Petrophysical analysis were focused on the effect fluid-clay mineral interaction observed by porosity and liquid permeability changes. Most laboratory experiments on sandstone core plugs use an injection of NaCl (5 wt %) brine most frequently of basic pH to simulate pore fluids occurring in reservoir conditions.

Initial permeability for core plugs was measured with Hassler- type core holder after they are fully saturated in a formation brine was between 409 and 420mD. Then the core flood experiments are carried out to investigate the influence of the selected solution (acidic and alkaline), the obtained result shows that a drastic reduction on permeability at both pH values.

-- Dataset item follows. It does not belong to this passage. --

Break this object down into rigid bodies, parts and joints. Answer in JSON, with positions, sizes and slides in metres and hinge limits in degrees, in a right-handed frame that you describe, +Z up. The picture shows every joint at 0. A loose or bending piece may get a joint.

Permeability with acidic solution is reduced slightly by 5.92% at pH 2.5 after 6 hours flooding while after 8 hours drops abruptly to 38.54% of it is original permeability (Figure 6: a,b) respectively. On the other hand, with basic-alkaline solution, permeability dropped slowly about 18.75% at pH 9.5 after 6 hours flooding and after 8 hours the reduction of permeability rapidly changed to 73.72% (Figure 6: c,d) respectively. The formation damage is quite significant but it is not drastic. The results show that increasing pH (or alkalinity) of the solution causes more significant formation damage.

Figure 6 Permeability reduction of damaged core plugs (A and B damaging after acidic flooding, C and D damaging after basic flooding).

Figure 6 Permeability reduction of damaged core plugs (A and B damaging after acidic flooding, C and D damaging after basic flooding).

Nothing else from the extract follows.